Seeking respite from the crowd of rowdy rafters, I walk along the sandstone ledges and have a pleasant conversation with the voices in my head.
Does anyone else notice there is no elevation or other identifying label on this benchmark?
It is no wonder the guides bring us here.
View downstream from the riffles on the Little Colorado
We reach the spot where the bathing suits make their appearance. The idea is to put your life jacket on upside down, around your waist, and float down the riffles feet first. Let’s be honest here – it looks like you are wearing a gigantic orange diaper. The idea of going full-body into that cold water is less appealing than a root canal for some of us. The rest fearlessly take the plunge, including river buddy Kris. She is last down the chute in this video:
Kris and I chat quietly as we wander slowly back to the boats, admiring the turquoise glow of the Little Colorado. The wind has picked up again, and the clouds have moved back in to lend a gray cast to the sky. It doesn’t really matter, though. We both feel extraordinarily lucky to be in this place.

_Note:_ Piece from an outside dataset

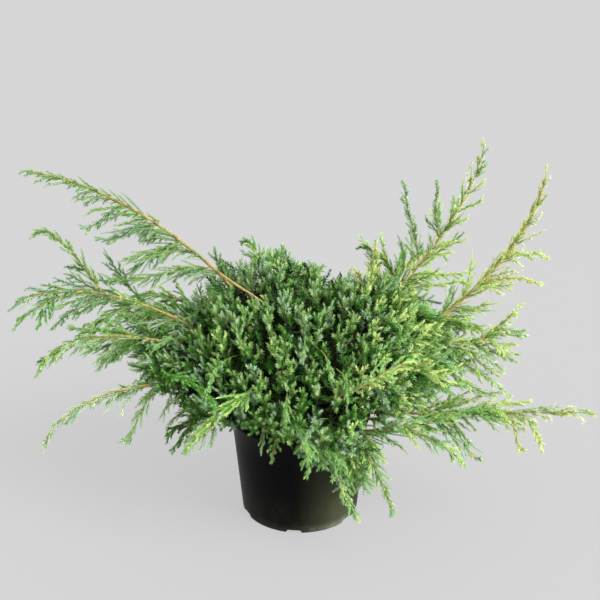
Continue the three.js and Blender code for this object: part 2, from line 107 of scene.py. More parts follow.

Kris takes her time on the Tapeats
We reach the rafts, scramble on, and hunker down against the chilly wind. The guides start the motors, back us up into the channel, and point the rigs downstream once again. We have not seen the end of the Tapeats at river level, however. It will show up again later in the trip. For now, though, just around a few river bends and rapids, rocks of the Grand Canyon Supergroup and The Great Unconformity await our arrival.